Estou-me cagando
Veio cá a casa uma doutoranda em Sociologia colocar-me algumas questões inteligentes sobre o Caderno, às quais respondi, como sempre, com uma burrice exemplar. Disse-me que no seu doutoramento, no CES, em Coimbra, incluíram o livro numa das cadeiras sobre literatura pós-colonial, e que vão estudá-lo, estão a estudá-lo, qualquer coisa deste género. As pessoas tratam muito bem o Caderno e, por arrasto, dedicam-me uma atenção que nem sequer mereço. Como diz o Matt Damon ao canal E, parece que estou a viver uma vida que não me pertence. Não passo de uma professora do secundário cujos colegas costumam considerar incompetente por permitir aos alunos certas liberdades criativas.
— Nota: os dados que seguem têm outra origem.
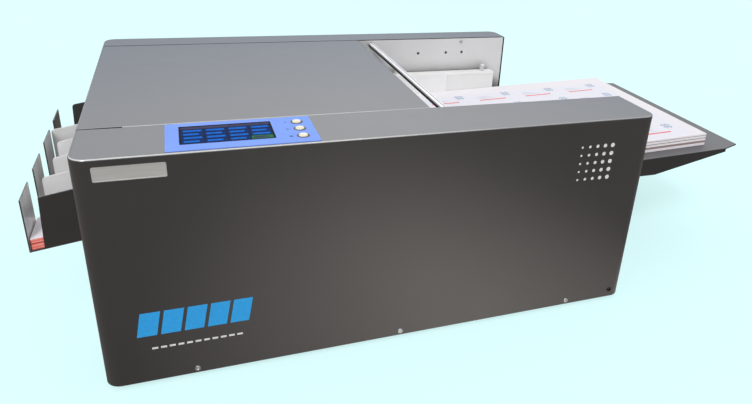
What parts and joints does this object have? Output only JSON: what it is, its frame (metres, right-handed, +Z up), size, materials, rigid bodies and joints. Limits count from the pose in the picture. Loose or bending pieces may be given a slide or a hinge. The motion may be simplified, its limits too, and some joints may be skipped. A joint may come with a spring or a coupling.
{
  "type": "business card cutter",
  "caption": "Electric desktop card slitter: sloping infeed table, rotary slitting knives, cross-cut blade, control panel and card tray.",
  "frame": {"origin": "centre of the overall footprint, on the surface that the feet stand on", "axes": "+X towards the feed table, +Y from the control panel side to the back, +Z up"},
  "size_m": [1.027, 0.505, 0.2894],
  "materials": {
    "casing_paint": "fine textured charcoal powder coat",
    "plate_paint": "light grey satin paint",
    "black_paint": "black satin powder coat",
    "base_paint": "dark grey paint",
    "white_plastic": "white moulded plastic",
    "grey_plastic": "light grey sheet plastic",
    "black_plastic": "black moulded plastic",
    "steel": "ground steel",
    "bright_steel": "bright plated steel",
    "alloy": "machined alloy",
    "roller": "rubber sleeves on a ground steel shaft",
    "rubber": "black rubber",
    "overlay_film": "blue printed film",
    "display_glass": "dark display glass",
    "cream_plastic": "cream keycap",
    "circuit_board": "green circuit board",
    "motor_paint": "black motor enamel",
    "paper": "printed white paper and card"
  },
  "bodies": {
    "machine": {"front_cover": "casing_paint", "rear_cover": "casing_paint", "front_side_plate": "plate_paint", "rear_side_plate": "plate_paint", "base_plate": "base_paint", "rubber_feet": "rubber", "outlet_panel": "plate_paint", "cross_bar": "steel", "tie_rods": "steel", "cover_screws": "bright_steel", "name_plate": "alloy", "lid_pivot_pins": "steel", "panel_overlay": "overlay_film", "display": "display_glass", "panel_board": "circuit_board", "feed_table": "black_paint", "sheet_stack": "paper", "front_guide": "white_plastic", "guide_pins": "steel", "shaft_bearings": "steel", "paper_decks": "plate_paint", "retard_pad": "rubber", "bed_knife": "bright_steel", "knife_frame": "alloy", "blade_motor": "motor_paint", "drive_belt": "rubber", "feed_belt": "rubber", "drive_motor": "motor_paint", "card_tray": "black_paint", "card_stack": "paper", "power_supply": "alloy", "power_inlet": "black_plastic"},
    "lid": {"top_lid": "casing_paint"},
    "front_button": {"front_button": "cream_plastic"},
    "middle_button": {"middle_button": "cream_plastic"},
    "rear_button": {"rear_button": "cream_plastic"},
    "power_switch": {"power_switch": "black_plastic"},
    "rear_guide": {"rear_guide": "white_plastic"},
    "inner_guide_knob": {"inner_guide_knob": "bright_steel"},
    "outer_guide_knob": {"outer_guide_knob": "bright_steel"},
    "waste_bin": {"waste_bin": "grey_plastic"},
    "blade": {"blade_beam": "alloy", "cutting_blade": "bright_steel"},
    "pinion_shaft": {"pinion_shaft": "steel"},
    "motor_pulley": {"motor_pulley": "steel"},
    "feed_roller": {"feed_roller": "roller"},
    "intake_lower_roller": {"intake_lower_roller": "roller"},
    "intake_upper_roller": {"intake_upper_roller": "roller"},
    "slitter_lower": {"slitter_lower_shaft": "steel", "slitter_lower_knives": "bright_steel"},
    "slitter_upper": {"slitter_upper_shaft": "steel", "slitter_upper_knives": "bright_steel"},
    "transport_lower_roller": {"transport_lower_roller": "roller"},
    "transport_upper_roller": {"transport_upper_roller": "roller"},
    "exit_lower_roller": {"exit_lower_roller": "roller"},
    "exit_upper_roller": {"exit_upper_roller": "roller"},
    "lane_divider_1": {"lane_divider_1": "grey_plastic"},
    "lane_divider_2": {"lane_divider_2": "grey_plastic"},
    "lane_divider_3": {"lane_divider_3": "grey_plastic"},
    "lane_divider_4": {"lane_divider_4": "grey_plastic"}
  },
  "joints": [
    {"name": "lid_hinge", "type": "hinge", "parent": "machine", "child": "lid", "pos_m": [-0.42951, 0.01895, 0.275], "axis": [0, -1, 0], "range_deg": [0, 100]},
    {"name": "front_button_press", "type": "slide", "parent": "machine", "child": "front_button", "axis": [0, 0, -1], "range_m": [0, 0.001], "stiffness_N_per_m": 500},
    {"name": "middle_button_press", "type": "slide", "parent": "machine", "child": "middle_button", "axis": [0, 0, -1], "range_m": [0, 0.001], "stiffness_N_per_m": 500},
    {"name": "rear_button_press", "type": "slide", "parent": "machine", "child": "rear_button", "axis": [0, 0, -1], "range_m": [0, 0.001], "stiffness_N_per_m": 500},
    {"name": "power_switch_rock", "type": "hinge", "parent": "machine", "child": "power_switch", "pos_m": [0.10849, 0.247, 0.06], "axis": [1, 0, 0], "range_deg": [0, 12]},
    {"name": "rear_guide_slide", "type": "slide", "parent": "machine", "child": "rear_guide", "axis": [0, 1, 0], "range_m": [0, 0.0035]},
    {"name": "inner_guide_knob_turn", "type": "hinge", "parent": "rear_guide", "child": "inner_guide_knob", "pos_m": [0.03249, 0.18905, 0.226], "axis": [0, 0, 1], "range_deg": [0, 360]},
    {"name": "outer_guide_knob_turn", "type": "hinge", "parent": "rear_guide", "child": "outer_guide_knob", "pos_m": [0.20499, 0.18905, 0.226], "axis": [0, 0, 1], "range_deg": [0, 360]},
    {"name": "lane_divider_1_slide", "type": "slide", "parent": "machine", "child": "lane_divider_1", "axis": [0, 1, 0], "range_m": [0, 0.006]},
    {"name": "lane_divider_2_slide", "type": "slide", "parent": "machine", "child": "lane_divider_2", "axis": [0, 1, 0], "range_m": [-0.006, 0.006]},
    {"name": "lane_divider_3_slide", "type": "slide", "parent": "machine", "child": "lane_divider_3", "axis": [0, 1, 0], "range_m": [-0.006, 0.006]},
    {"name": "lane_divider_4_slide", "type": "slide", "parent": "machine", "child": "lane_divider_4", "axis": [0, 1, 0], "range_m": [-0.006, 0.006]},
    {"name": "waste_bin_slide", "type": "slide", "parent": "machine", "child": "waste_bin", "axis": [-1, 0, 0], "range_m": [0, 0.26]},
    {"name": "blade_slide", "type": "slide", "parent": "machine", "child": "blade", "axis": [0, 0, -1], "range_m": [0, 0.01]},
    {"name": "pinion_spin", "type": "hinge", "parent": "machine", "child": "pinion_shaft", "pos_m": [-0.32816, 0.01895, 0.225], "axis": [0, 1, 0], "range_deg": [0, 48]},
    {"name": "slitter_lower_spin", "type": "hinge", "parent": "machine", "child": "slitter_lower", "pos_m": [-0.12151, 0.01895, 0.164], "axis": [0, 1, 0], "continuous": true},
    {"name": "slitter_upper_spin", "type": "hinge", "parent": "machine", "child": "slitter_upper", "pos_m": [-0.12151, 0.01895, 0.212], "axis": [0, 1, 0], "continuous": true},
    {"name": "intake_lower_spin", "type": "hinge", "parent": "machine", "child": "intake_lower_roller", "pos_m": [-0.03651, 0.01895, 0.1728], "axis": [0, 1, 0], "continuous": true},
    {"name": "intake_upper_spin", "type": "hinge", "parent": "machine", "child": "intake_upper_roller", "pos_m": [-0.03651, 0.01895, 0.2032], "axis": [0, 1, 0], "continuous": true},
    {"name": "transport_lower_spin", "type": "hinge", "parent": "machine", "child": "transport_lower_roller", "pos_m": [-0.23651, 0.01895, 0.1728], "axis": [0, 1, 0], "continuous": true},
    {"name": "transport_upper_spin", "type": "hinge", "parent": "machine", "child": "transport_upper_roller", "pos_m": [-0.23651, 0.01895, 0.2032], "axis": [0, 1, 0], "continuous": true},
    {"name": "exit_lower_spin", "type": "hinge", "parent": "machine", "child": "exit_lower_roller", "pos_m": [-0.37151, 0.01895, 0.1728], "axis": [0, 1, 0], "continuous": true},
    {"name": "exit_upper_spin", "type": "hinge", "parent": "machine", "child": "exit_upper_roller", "pos_m": [-0.37151, 0.01895, 0.2032], "axis": [0, 1, 0], "continuous": true},
    {"name": "feed_roller_spin", "type": "hinge", "parent": "machine", "child": "feed_roller", "pos_m": [0.01449, 0.01895, 0.20707], "axis": [0, 1, 0], "continuous": true},
    {"name": "motor_pulley_spin", "type": "hinge", "parent": "machine", "child": "motor_pulley", "pos_m": [-0.25151, 0.01895, 0.095], "axis": [0, 1, 0], "continuous": true}
  ],
  "couplings": [
    {"joint": "pinion_spin", "follows": "blade_slide", "rad_per_m": 83.333},
    {"joint": "slitter_upper_spin", "follows": "slitter_lower_spin", "ratio": -1},
    {"joint": "intake_lower_spin", "follows": "slitter_lower_spin", "ratio": 1.6286},
    {"joint": "intake_upper_spin", "follows": "slitter_lower_spin", "ratio": -1.6286},
    {"joint": "transport_lower_spin", "follows": "slitter_lower_spin", "ratio": 1.6286},
    {"joint": "transport_upper_spin", "follows": "slitter_lower_spin", "ratio": -1.6286},
    {"joint": "exit_lower_spin", "follows": "slitter_lower_spin", "ratio": 1.6286},
    {"joint": "exit_upper_spin", "follows": "slitter_lower_spin", "ratio": -1.6286},
    {"joint": "feed_roller_spin", "follows": "slitter_lower_spin", "ratio": -1.6286},
    {"joint": "motor_pulley_spin", "follows": "slitter_lower_spin", "ratio": 2.28}
  ]
}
Gostava de escrever mais, muito mais. Todos os dias me ocorrem ideias estapafúrdias e razoavelmente literárias, mas tenho tanto trabalho com as liberdades criativas que permito, que a literatura com caráter organizado tem ficado para último. Precisaria de umas férias longas, mas, como qualquer português dos que trabalham para ganhar a vida, sou levada a escolher entre o prazer de escrever e um ordenado certo que me permita pagar a renda de casa.
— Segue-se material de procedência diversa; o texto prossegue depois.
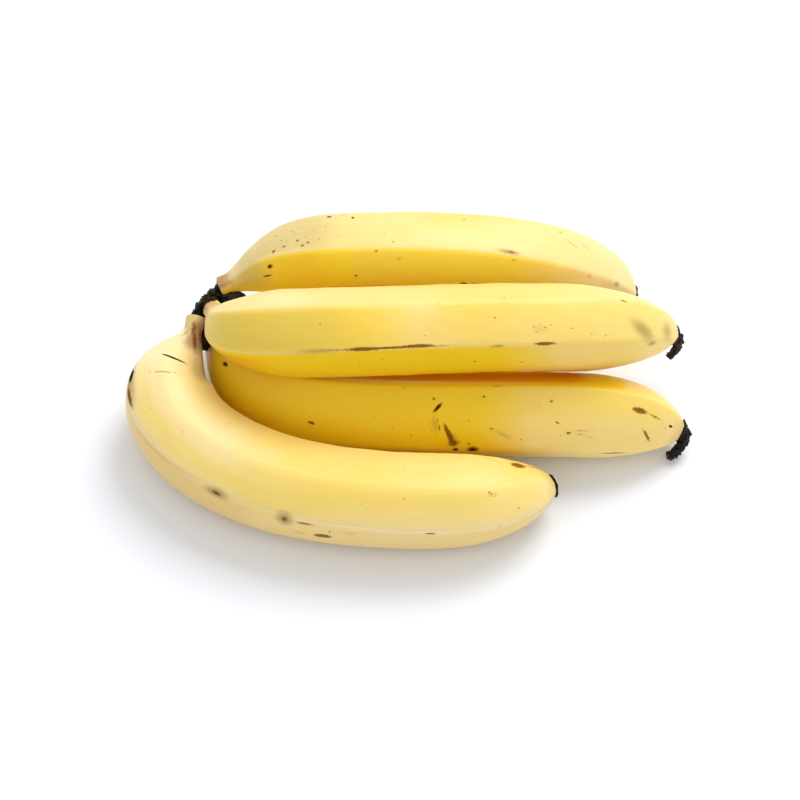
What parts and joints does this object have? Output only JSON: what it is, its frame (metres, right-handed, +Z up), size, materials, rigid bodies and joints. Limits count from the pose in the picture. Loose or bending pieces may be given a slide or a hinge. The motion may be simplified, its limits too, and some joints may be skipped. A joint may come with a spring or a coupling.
{
  "type": "bunch of bananas",
  "caption": "Ripe yellow bananas joined at a dark dried crown, lying with the front finger curved flat before the others, which lie side by side and stacked.",
  "frame": {"origin": "middle of the bunch's footprint on the table, at the table top", "axes": "+X from the crown towards the finger tips, +Y towards the back finger, +Z up"},
  "size_m": [0.2235, 0.1342, 0.0717],
  "materials": {
    "peel": "waxy satin yellow peel with brown specks and bruises",
    "crown": "rough, dried, black-brown",
    "blossom": "rough, dried, dark brown"
  },
  "bodies": {
    "root": {"crown": "crown", "banana_back": "peel", "banana_top": "peel", "banana_under": "peel", "banana_front": "peel", "blossom_end_back": "blossom", "blossom_end_top": "blossom", "blossom_end_under": "blossom", "blossom_end_front": "blossom"}
  },
  "joints": []
}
Tenho muito para dar à literatura, pensei há bocado. Depois reformulei, mentira, estou-me cagando para a literatura, em geral, e portuguesa, em particular. A literatura é que tem muito para me dar, na medida em que possa absorver o que me apetece escrever, não o que seja apropriado ou útil ou sirva os valores altíssimos do Sistema, seja qual for a tendência. Escrever umas redações a que outros chamam literatura dá algum jeito, permitindo poupar uma fortuna em psicanálise, e o efeito é o mesmo. O recetor é constituído por uma massa de cérebros e vozes capazes de articular huns-huns enquanto vou atirando à fogueira demónios impossíveis de queimar, debitando matéria, estabelecendo relações, sintetizando. De resto, estou-me cagando de alto para os temas importantes, para a ficção, para a narrativa, para a História, para ser muito séria e ficar bem nas fotografias. Não me interessa pensar a literatura nem os escritores nem definir-me assim ou assado. Se conseguisse definir-me não estaria tão destituída de ajuda para levar as cadelas à rua ou trazer-me medicamentos quando fico doente. Se encaixasse em algum lugar, alguma coisa podia dar-me ao luxo de ter febre, sofrer do fígado, de ciática e morrer nos braços de alguém dilacerado de desgosto. No meu caso, e em nome das cadelas que não têm culpa da mãe que lhes calhou, convém sobreviver saudavelmente. Os que dependem de nós impedem-nos de descarrilar, e por eles vamo-nos mantendo viáveis.